The geometry did its part to invite speed, but when rubber met road, reality arrived in grave fashion.

George Amick's unfortunate role in Daytona racing history

The first deadly blow came during the inaugural Daytona Speedweeks in February, 1959. Local racing star Marshall Teague, looking to set a closed-course speed record in an adapted Indy-style car, lost control and was killed in a violent crash during his solo run.

Looking ahead to Daytona’s first Indy-car race in July, a true shakedown was called for. A pair of Indy-car races — each 40 laps and 100 miles — were scheduled for early April. Most of the day’s open-wheel regulars came, including 24-year-old A.J. Foyt.

Dick Rathmann won the pole at a staggering 173 mph, nearly 30 mph faster than Johnny Thomson would average the following month in winning the Indy 500 pole. It was also 33 mph faster than Bob Welborn ran to win the pole for that year’s first Daytona 500.

George Amick pushed the thermostat higher, reaching nearly 177 mph, but his lap was turned in the second round of qualifying so he would start ninth.

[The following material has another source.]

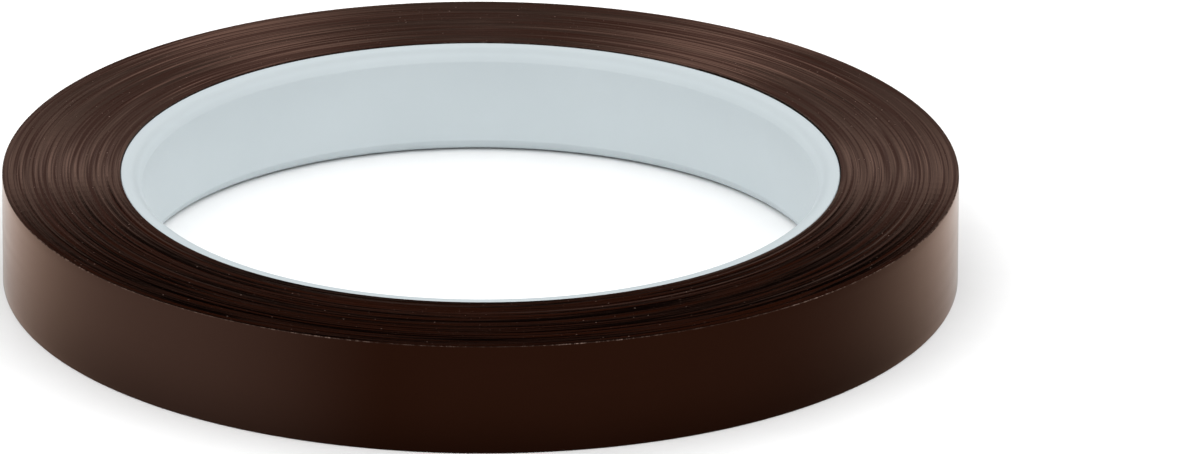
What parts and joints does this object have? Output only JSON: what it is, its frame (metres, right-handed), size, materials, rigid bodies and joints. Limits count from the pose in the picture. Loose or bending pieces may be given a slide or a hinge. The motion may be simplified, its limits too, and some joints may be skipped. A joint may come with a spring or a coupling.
{
  "type": "adhesive tape roll",
  "caption": "Narrow roll of dark brown adhesive film tape on a pale plastic core, lying flat, with a free end that peels away from the outside.",
  "frame": {"origin": "on the roll's axis, in the plane of the wound tape's lower side, which it rests on", "axes": "+Z along the roll's axis, up from the side it lies on; +X to the right of the roll; seen from above, the tape's free end points counter-clockwise"},
  "size_m": [0.108, 0.108, 0.0127],
  "materials": {
    "core_plastic": "pale bluish white moulded plastic, satin",
    "tape_edges": "side of the winding: slit edges of dark brown film, fine rings, satin",
    "tape_film": "outside of dark brown film tape, smooth, satin gloss"
  },
  "bodies": {
    "roll": {"core": "core_plastic", "wound_tape": "tape_edges", "outer_lap": "tape_film"},
    "free_end_1": {"tape_tail_1": "tape_film"},
    "free_end_2": {"tape_tail_2": "tape_film"},
    "free_end_3": {"tape_tail_3": "tape_film"},
    "free_end_4": {"tape_tail_4": "tape_film"},
    "free_end_5": {"tape_tail_5": "tape_film"},
    "free_end_6": {"tape_tail_6": "tape_film"},
    "free_end_7": {"tape_tail_7": "tape_film"},
    "free_end_8": {"tape_tail_8": "tape_film"}
  },
  "joints": [
    {"name": "peel_1", "type": "hinge", "parent": "roll", "child": "free_end_1", "pos_m": [0.05284, 0.01123, 0.00635], "axis": [0, 0, -1], "range_deg": [0, 15]},
    {"name": "peel_2", "type": "hinge", "parent": "free_end_1", "child": "free_end_2", "pos_m": [0.05166, 0.01579, 0.00635], "axis": [0, 0, -1], "range_deg": [0, 15]},
    {"name": "peel_3", "type": "hinge", "parent": "free_end_2", "child": "free_end_3", "pos_m": [0.05009, 0.02024, 0.00635], "axis": [0, 0, -1], "range_deg": [0, 15]},
    {"name": "peel_4", "type": "hinge", "parent": "free_end_3", "child": "free_end_4", "pos_m": [0.04813, 0.02452, 0.00635], "axis": [0, 0, -1], "range_deg": [0, 15]},
    {"name": "peel_5", "type": "hinge", "parent": "free_end_4", "child": "free_end_5", "pos_m": [0.04581, 0.02863, 0.00635], "axis": [0, 0, -1], "range_deg": [0, 15]},
    {"name": "peel_6", "type": "hinge", "parent": "free_end_5", "child": "free_end_6", "pos_m": [0.04314, 0.03251, 0.00635], "axis": [0, 0, -1], "range_deg": [0, 15]},
    {"name": "peel_7", "type": "hinge", "parent": "free_end_6", "child": "free_end_7", "pos_m": [0.04014, 0.03615, 0.00635], "axis": [0, 0, -1], "range_deg": [0, 15]},
    {"name": "peel_8", "type": "hinge", "parent": "free_end_7", "child": "free_end_8", "pos_m": [0.03684, 0.03951, 0.00635], "axis": [0, 0, -1], "range_deg": [0, 15]}
  ],
  "couplings": [
    {"joint": "peel_2", "follows": "peel_1", "ratio": 1},
    {"joint": "peel_3", "follows": "peel_1", "ratio": 1},
    {"joint": "peel_4", "follows": "peel_1", "ratio": 1},
    {"joint": "peel_5", "follows": "peel_1", "ratio": 1},
    {"joint": "peel_6", "follows": "peel_1", "ratio": 1},
    {"joint": "peel_7", "follows": "peel_1", "ratio": 1},
    {"joint": "peel_8", "follows": "peel_1", "ratio": 1}
  ]
}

Rathmann’s 173 and Amick's 177 weren't comfortable, however. The purpose-built Indy machines, with their 8-inch-wide tires, weren’t well suited for those speeds on 31-degree banking.

Foyt once recalled it was like “riding on the wing of an airplane.”

“It was like racing a roadster in the snow and you stayed puckered all day,” Foyt added. “It scared the hell out of me.”

But racers being racers in those dangerous days, they raced, and for 39 laps, the race was incident-free except for one lone spin midway through. Lap 40, however, put an end to Daytona’s hoped-for Indy future when George Amick, running in the top five as leader Jim Rathmann, the pole-sitter's brother, was within sight of the checkers, lost control and darted violently into the outside guardrail.

George Amick
George Amick

His front wheels were severed and the roadster slid some 900 feet before coming to rest in the infield. Amick, a three-time Indy-car winner who’d finished second in the 1958 Indy 500, had been killed immediately.

The Fourth of July race also failed to survive. The track, NASCAR leaders declared, was built before America’s most popular form of race cars — “Speedway cars,” the Indy roadsters were called back then — were ready to race on it.

“The track is engineered far ahead of the automotive industry,” said NASCAR executive director Pat Purcell. “Car designers and engineers have a lot to learn about wind resistance.”

In officially canceling the July open-wheel race, a NASCAR statement said, “a close examination of driving and aerodynamic conditions existing between 160 and 200 mph should be made before Speedway cars are sent into competition at Daytona again.”

Big Bill, running lean in those early days, had budgeted for a July race and now it was gone. As ruler of NASCAR, he had options.

Raleigh's loss was Daytona's gain

Raleigh Speedway in North Carolina opened in 1952 as a 1-mile track with long straightaways and tight corners banked at 16 degrees. It also had lights, which was unique for a track that size at that time.

Starting in 1953, Raleigh began hosting a NASCAR race each year. From 1956-58, that race was run on the Fourth of July — Daytona Beach legend Fireball Roberts won two of those, by the way. There would be no 1959 race at Raleigh because Big Bill France moved the date to Daytona and began his hometown’s “other” NASCAR tradition — a mid-season race that quickly became a busman’s holiday for racers of the day.

Raleigh Speedway was soon closed due to noise complaints from nearby neighborhoods, and it was demolished in 1967. The property is now the home of Raleigh's Seaboard Industrial Park.

Meanwhile, July 4 in Daytona became a summertime working vacation for many drivers, who’d bring their families and enjoy the beach before race day. And after race day, as a matter of fact — the late-morning start time allowed all visitors to leave the track and hit the beach for much of the afternoon.

Over the years, the Firecracker 250 became the Firecracker 400, then took on the names of both Pepsi and Coke, moved to the first Saturday of July, then to nighttime, and now to late August.

In the late-’50s, some tracks were already hosting two NASCAR races annually, so a second race for Daytona would’ve likely come about eventually.

But if George Amick’s car had remained hugged to the racing lane on April 4, 1959, the previous 65 summers at Daytona might’ve been very different, not to mention faster.